You've got to be joking.
That is not living, that is life support. I would ditch the oversize clown lights and put a set of solid disc wheels on it. Even if its built as an advertising prop, at least make it look the part.
Remember to each is own. The Galliker Dairy set out to build a commemorative truck to celebrate their 100 year aniversery. The truck in the last photo was their intent.
My friend Dave has a really sweet 2002 Toyota RAV4.
True John, to each his own, however it is not a "Ford" TT. To us who know anyway. It is more of a John TT. Now to the normal lunkhead at a car show, it does not make any difference. It is no more a Ford TT than putting a 1924 roadster fiberglass body on a speedway frame with a chevy and titling it a 1924 T roadster.

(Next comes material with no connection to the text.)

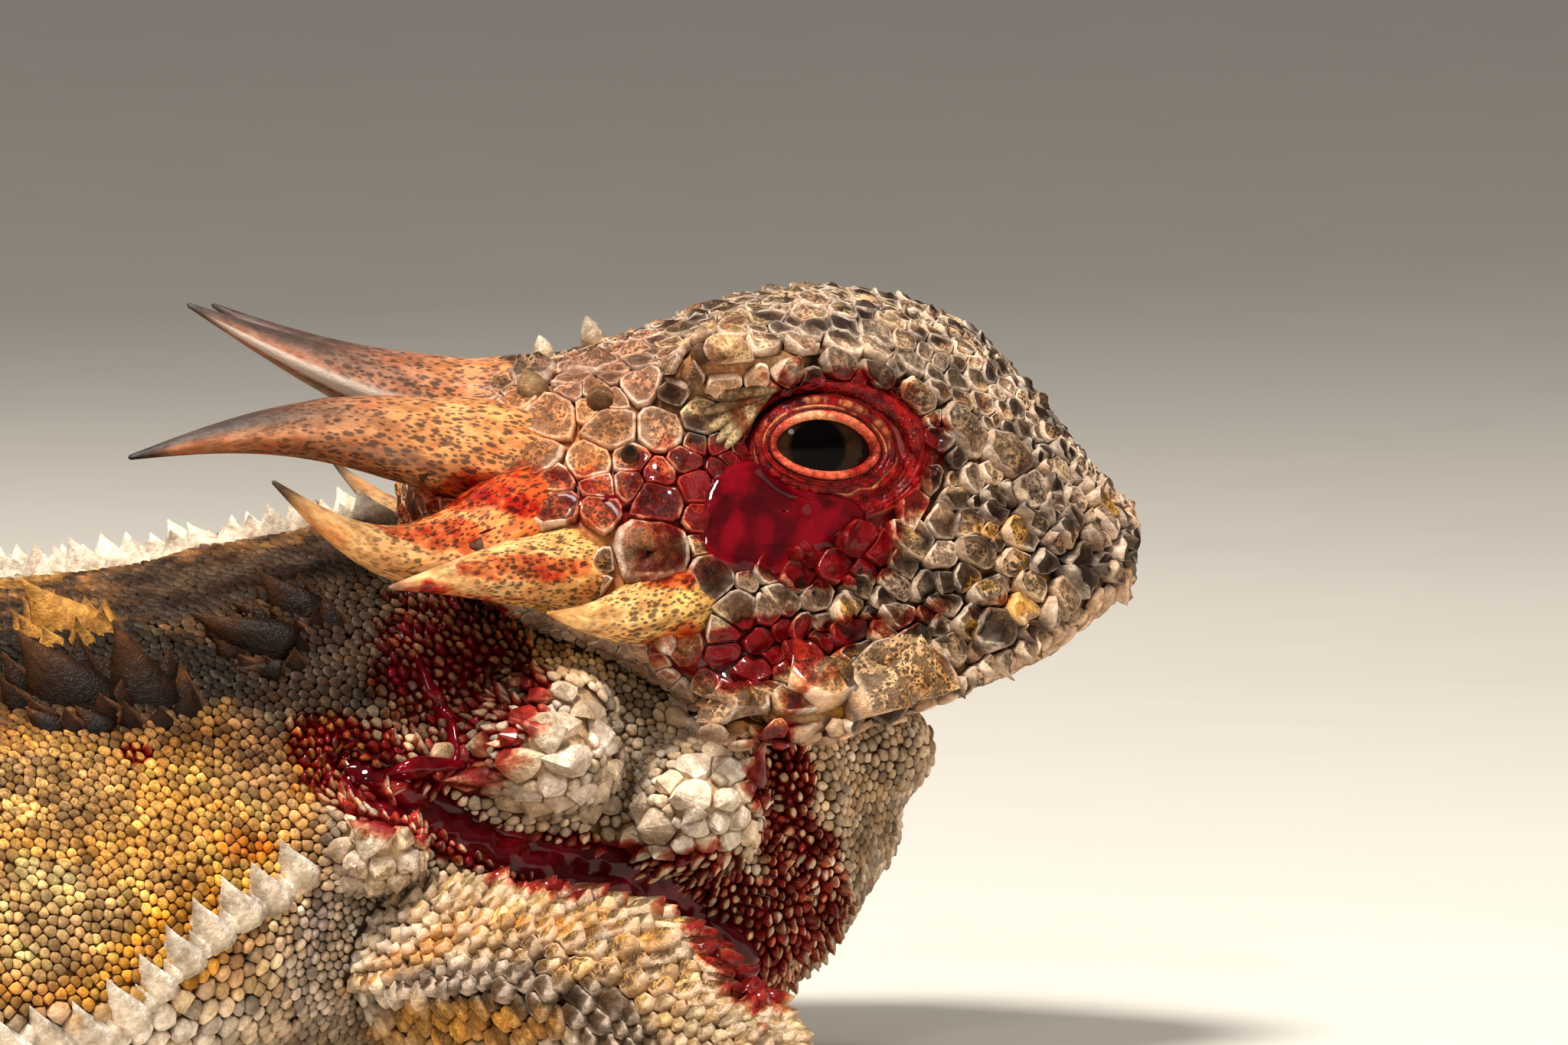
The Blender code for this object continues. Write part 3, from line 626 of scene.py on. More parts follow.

I appreciate the thought and nice work you put into it and I am far from being a Purist, but to believe in ones heart this is still a Ford TT, well...
Course I don't see anywhere, where you call it a Ford TT. To bad Galliker just didn't stick to its original type truck.
The original Gallinker's Ice Cream truck in the photo appears to be converted from a 1914 Cadillac touring.
Whoops, Galliker, no "n"...
Tyrone I didn't build the truck, I sold an unfinished project to Gallikers Dairy. They enlisted the help of a local hot rod club and converted the TT to a Gallikers Ice Cream Delivery Truck like the converted Cadillac picture posted above. They built what fit their needs. I'm happy my unfinished project was seen through to an end. Your millage may vary.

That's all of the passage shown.